DATASET RECORDS:
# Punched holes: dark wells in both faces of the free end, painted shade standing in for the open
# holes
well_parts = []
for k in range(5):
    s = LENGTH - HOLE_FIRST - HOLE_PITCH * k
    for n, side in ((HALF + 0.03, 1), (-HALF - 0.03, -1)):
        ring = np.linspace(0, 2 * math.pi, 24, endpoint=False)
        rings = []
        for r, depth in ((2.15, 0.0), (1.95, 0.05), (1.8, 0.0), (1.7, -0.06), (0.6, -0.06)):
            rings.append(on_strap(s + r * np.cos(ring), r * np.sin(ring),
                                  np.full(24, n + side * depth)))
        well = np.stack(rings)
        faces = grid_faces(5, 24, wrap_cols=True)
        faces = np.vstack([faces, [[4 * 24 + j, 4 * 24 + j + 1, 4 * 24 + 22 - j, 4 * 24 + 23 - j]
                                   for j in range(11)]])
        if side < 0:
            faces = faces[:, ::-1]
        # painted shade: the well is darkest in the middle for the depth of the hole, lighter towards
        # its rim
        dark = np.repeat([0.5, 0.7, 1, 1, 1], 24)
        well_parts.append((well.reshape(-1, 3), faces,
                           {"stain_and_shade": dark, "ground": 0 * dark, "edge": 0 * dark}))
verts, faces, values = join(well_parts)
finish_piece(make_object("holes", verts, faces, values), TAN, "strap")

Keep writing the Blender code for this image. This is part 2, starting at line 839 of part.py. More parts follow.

INSTRUCTIONS TO FOLLOW: All of the lines above need to be given again exactly.

COMPLETED EXERCISE:
# Punched holes: dark wells in both faces of the free end, painted shade standing in for the open
# holes
well_parts = []
for k in range(5):
    s = LENGTH - HOLE_FIRST - HOLE_PITCH * k
    for n, side in ((HALF + 0.03, 1), (-HALF - 0.03, -1)):
        ring = np.linspace(0, 2 * math.pi, 24, endpoint=False)
        rings = []
        for r, depth in ((2.15, 0.0), (1.95, 0.05), (1.8, 0.0), (1.7, -0.06), (0.6, -0.06)):
            rings.append(on_strap(s + r * np.cos(ring), r * np.sin(ring),
                                  np.full(24, n + side * depth)))
        well = np.stack(rings)
        faces = grid_faces(5, 24, wrap_cols=True)
        faces = np.vstack([faces, [[4 * 24 + j, 4 * 24 + j + 1, 4 * 24 + 22 - j, 4 * 24 + 23 - j]
                                   for j in range(11)]])
        if side < 0:
            faces = faces[:, ::-1]
        # painted shade: the well is darkest in the middle for the depth of the hole, lighter towards
        # its rim
        dark = np.repeat([0.5, 0.7, 1, 1, 1], 24)
        well_parts.append((well.reshape(-1, 3), faces,
                           {"stain_and_shade": dark, "ground": 0 * dark, "edge": 0 * dark}))
verts, faces, values = join(well_parts)
finish_piece(make_object("holes", verts, faces, values), TAN, "strap")

Keep writing the Blender code for this image. This is part 2, starting at line 839 of part.py. More parts follow.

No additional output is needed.